Re: The NYTimes piece on Amazon's workplace issues: isn't that American employment in general? I'm astounded by how US co's treat staff.

— Matt Brian (@m4tt) August 15, 2015

All of those examples I used in the first paragraph are real. They are all things that have happened to Amazon employees. Here are some relevant paragraphs from the NYT piece:

[A member of the Kindle team] began traveling to care for her father, who was suffering from cancer, and cut back working on nights and weekends, her status changed. She was blocked from transferring to a less pressure-filled job, she said, and her boss told her she was “a problem.” As her father was dying, she took unpaid leave to care for him and never returned to Amazon.

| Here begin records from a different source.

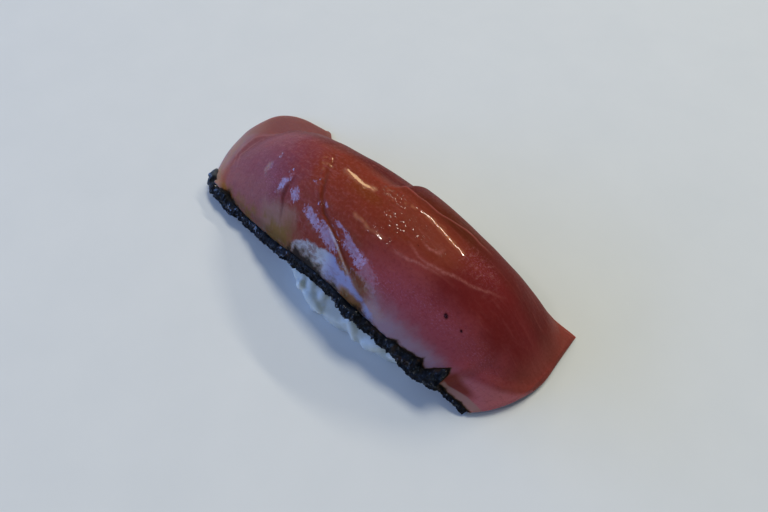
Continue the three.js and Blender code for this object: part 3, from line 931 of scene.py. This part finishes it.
class Graph:
    """Short calls for a material's nodes, and the colour that its layers build up."""

    def __init__(self, name):
        self.material = bpy.data.materials.new(name)
        self.material.use_nodes = True
        self.nodes = self.material.node_tree.nodes
        self.links = self.material.node_tree.links
        self.shader = self.nodes["Principled BSDF"]
        self.colour = None

    def wire(self, value, socket):
        """Feed an input from a socket, a constant or, given its name, a mesh attribute."""
        if isinstance(value, str):
            value = self.attribute(value)
        if hasattr(value, "links"):
            self.links.new(value, socket)
        else:
            socket.default_value = value

    def add(self, kind, values=None, **settings):
        node = self.nodes.new(kind)
        for key, value in settings.items():
            setattr(node, key, value)
        for key, value in (values or {}).items():
            self.wire(value, node.inputs[key])
        return node

    def attribute(self, name, vector=False):
        node = self.add("ShaderNodeAttribute", attribute_name=name)
        return node.outputs["Vector" if vector else "Fac"]

    def position(self, scale=(1, 1, 1), source=None):
        if source is None:
            source = self.add("ShaderNodeTexCoord").outputs["Object"]
        return self.add("ShaderNodeMapping", {"Vector": source, "Scale": scale}).outputs["Vector"]

    def noise(self, vector, scale, detail=3.0, roughness=0.5, distortion=0.0):
        values = {"Vector": vector, "Scale": scale, "Detail": detail, "Roughness": roughness}
        values["Distortion"] = distortion
        return self.add("ShaderNodeTexNoise", values).outputs["Fac"]

    def jitter(self, *settings):
        """Noise that goes to both sides of zero."""
        return self.math("SUBTRACT", self.noise(*settings), 0.5)

    def cells(self, vector, scale):
        return self.add("ShaderNodeTexVoronoi", {"Vector": vector, "Scale": scale}).outputs["Distance"]

    def span(self, value, low, high, to_low=0.0, to_high=1.0):
        """From to_low where the value reaches low to to_high where it reaches high, smoothly."""
        values = {"Value": value, "From Min": low, "From Max": high, "To Min": to_low, "To Max": to_high}
        return self.add("ShaderNodeMapRange", values, interpolation_type="SMOOTHSTEP").outputs["Result"]

    def math(self, operation, a, b=0.0, clamp=False):
        return self.add("ShaderNodeMath", {0: a, 1: b}, operation=operation, use_clamp=clamp).outputs[0]

    def plus(self, a, b, times=None):
        """The sum of a and b, or of a and so many times b."""
        return self.math("ADD", a, b if times is None else self.product(b, times))

    def product(self, *factors):
        """All factors multiplied, where one in brackets is a span."""
        factors = [self.span(*one) if isinstance(one, tuple) else one for one in factors]
        total = factors[0]
        for factor in factors[1:]:
            total = self.math("MULTIPLY", total, factor)
        return total

    def blend(self, factor, a, b):
        values = {"Factor": factor, "A": a, "B": b}
        return self.add("ShaderNodeMix", values, data_type="RGBA").outputs["Result"]

    def layer(self, colour, *shares):
        """Lay a colour over what is there so far, by the product of the shares."""
        self.colour = self.blend(self.product(*shares), self.colour, shade(*colour))

    def bump(self, height, strength, distance, normal=None):
        values = {"Height": height, "Strength": strength, "Distance": distance}
        if normal is not None:
            values["Normal"] = normal
        return self.add("ShaderNodeBump", values).outputs["Normal"]

    def set(self, **values):
        for key, value in values.items():
            self.wire(value, self.shader.inputs[key.replace("_", " ")])


def shade(red, green, blue):
    """A colour given as display values from 0 to 255."""
    shares = [c / 255 for c in (red, green, blue)]
    linear = [c / 12.92 if c <= 0.04 else ((c + 0.055) / 1.055) ** 2.4 for c in shares]
    return (*linear, 1.0)


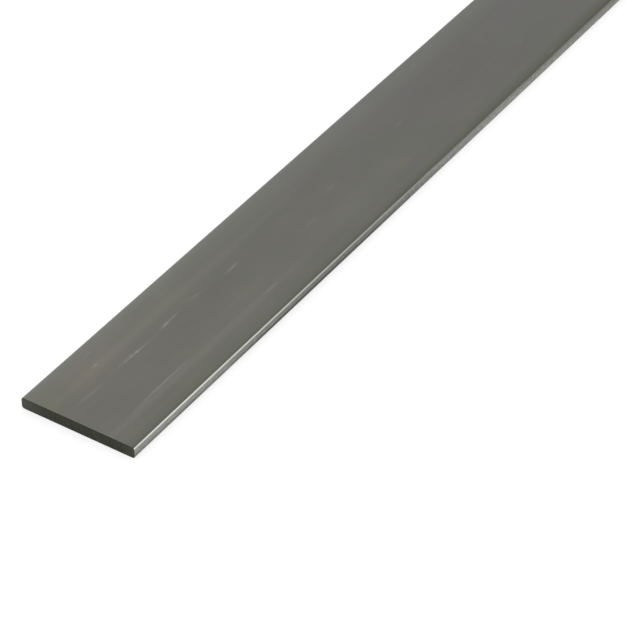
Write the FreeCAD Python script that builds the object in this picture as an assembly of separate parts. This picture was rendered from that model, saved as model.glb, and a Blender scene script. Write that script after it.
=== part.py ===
import FreeCAD, Part
import math
import os

from FreeCAD import Vector

# Driving dimensions, in millimetres
BAR_WIDTH = 50.0        # across the two wide rolled faces, along Y
BAR_THICKNESS = 5.0     # between the two wide rolled faces, along Z
BAR_LENGTH = 1000.0     # from cut end to cut end, along X
EDGE_RADIUS = 1.0       # round that the rolls leave on each of the four long edges

# The two rounds on a narrow side take at most this share of the thickness, so the side keeps a flat.
ROUNDED_SHARE = 0.95


def edge_round():
    """Return the radius of the long edges, limited by the thickness that two of them share."""
    return min(EDGE_RADIUS, ROUNDED_SHARE * BAR_THICKNESS / 2)


def rolled_corner(centre, radius, start_angle):
    """Return one rounded corner of the section: a quarter circle, anticlockwise as seen from +X."""
    steps = (0, math.pi / 4, math.pi / 2)
    points = [centre + Vector(0, radius * math.cos(start_angle + step), radius * math.sin(start_angle + step))
              for step in steps]
    return Part.Arc(*points).toShape()


def rolled_section():
    """Return the section at the -X end: two wide flats and two narrow ones, joined by four rounds."""
    radius = edge_round()
    middle = Vector(-BAR_LENGTH / 2, 0, BAR_THICKNESS / 2)
    reach_y = BAR_WIDTH / 2 - radius
    reach_z = BAR_THICKNESS / 2 - radius
    corners = [
        rolled_corner(middle + Vector(0, side * reach_y, level * reach_z), radius, start_angle)
        for side, level, start_angle in (
            (1, -1, -math.pi / 2),
            (1, 1, 0),
            (-1, 1, math.pi / 2),
            (-1, -1, math.pi),
        )
    ]
    outline = []
    for corner, following in zip(corners, corners[1:] + corners[:1]):
        flat = Part.LineSegment(corner.lastVertex().Point, following.firstVertex().Point).toShape()
        outline += [corner, flat]
    return Part.Face(Part.Wire(outline))


def flat_bar():
    """Return the bar: one rolled length, cut square at both ends, lying on a wide face.

    The origin is on the plane that the bar rests on, under the middle of its length and width.
    """
    return rolled_section().extrude(Vector(BAR_LENGTH, 0, 0))


os.makedirs("parts", exist_ok=True)
flat_bar().exportStep("parts/flat_bar.step")
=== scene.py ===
import logging
import math
from dataclasses import dataclass
from enum import Enum
from typing import Any

import bpy
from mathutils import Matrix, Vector


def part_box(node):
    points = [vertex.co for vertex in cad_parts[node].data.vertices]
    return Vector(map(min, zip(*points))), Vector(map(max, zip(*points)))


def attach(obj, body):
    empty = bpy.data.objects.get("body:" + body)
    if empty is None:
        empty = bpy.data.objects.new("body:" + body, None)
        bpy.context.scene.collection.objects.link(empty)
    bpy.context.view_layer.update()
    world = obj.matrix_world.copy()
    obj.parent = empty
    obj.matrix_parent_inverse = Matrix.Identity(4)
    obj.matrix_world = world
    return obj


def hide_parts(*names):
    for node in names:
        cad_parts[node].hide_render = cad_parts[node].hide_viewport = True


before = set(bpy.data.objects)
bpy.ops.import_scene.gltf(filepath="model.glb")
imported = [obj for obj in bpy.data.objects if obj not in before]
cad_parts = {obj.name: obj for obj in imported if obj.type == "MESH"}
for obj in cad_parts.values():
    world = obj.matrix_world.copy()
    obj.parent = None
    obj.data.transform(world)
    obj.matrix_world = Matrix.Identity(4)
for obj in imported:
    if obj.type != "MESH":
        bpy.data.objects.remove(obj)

LOG = logging.getLogger("flat_bar")

MM = 0.001

# Node kinds that the trees use most
MATH = "ShaderNodeMath"
VECTOR = "ShaderNodeVectorMath"

# Sockets of the Mix node for colours, which shares its sockets' names with other kinds of value
MIX_UNDER = 6
MIX_OVER = 7
MIX_RESULT = 2

# What a node's input sockets are set to: by name or number, a value or the output socket to link
Inputs = dict[str | int, Any]

# Attribute that keeps where each point lay on the sharp box, for the bake map
STOCK_PLACE = "place_on_sharp_box"

# How many finer layers each noise has, and how far apart the patterns are cut from it, in its cells
NOISE_DETAIL = 2.0
PATTERN_STEP = 3

# The height that the relief goes up and down from
MEAN_HEIGHT = 0.5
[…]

…a woman who had thyroid cancer was given a low performance rating after she returned from treatment. She says her manager explained that while she was out, her peers were accomplishing a great deal. Another employee who miscarried twins left for a business trip the day after she had surgery. “I’m sorry, the work is still going to need to get done,” she said her boss told her. “From where you are in life, trying to start a family, I don’t know if this is the right place for you.”

…a woman who had breast cancer was told that she was put on a “performance improvement plan” — Amazon code for “you’re in danger of being fired”

……a former human resources executive said she was required to put a woman who had recently returned after undergoing serious surgery, and another who had just had a stillborn child, on performance improvement plans, accounts that were corroborated by a co-worker still at Amazon. “What kind of company do we want to be?” the executive recalled asking her bosses.

Later in the piece, the NYT ponders the question of why Amazon has no female managers in its most senior leadership team. Is it that hard to see why? It appears quite clear that having a child or providing care to a family member is not and will not be valued.

On the basis of the management philosophy outlined in this article and many – though less brutal – examinations of Jeff Bezos’ vision for the company he founded, I don’t believe we should look at Amazon as a corporation at all. It is a cult that sells things. You either give up your life to it or are crushed by it.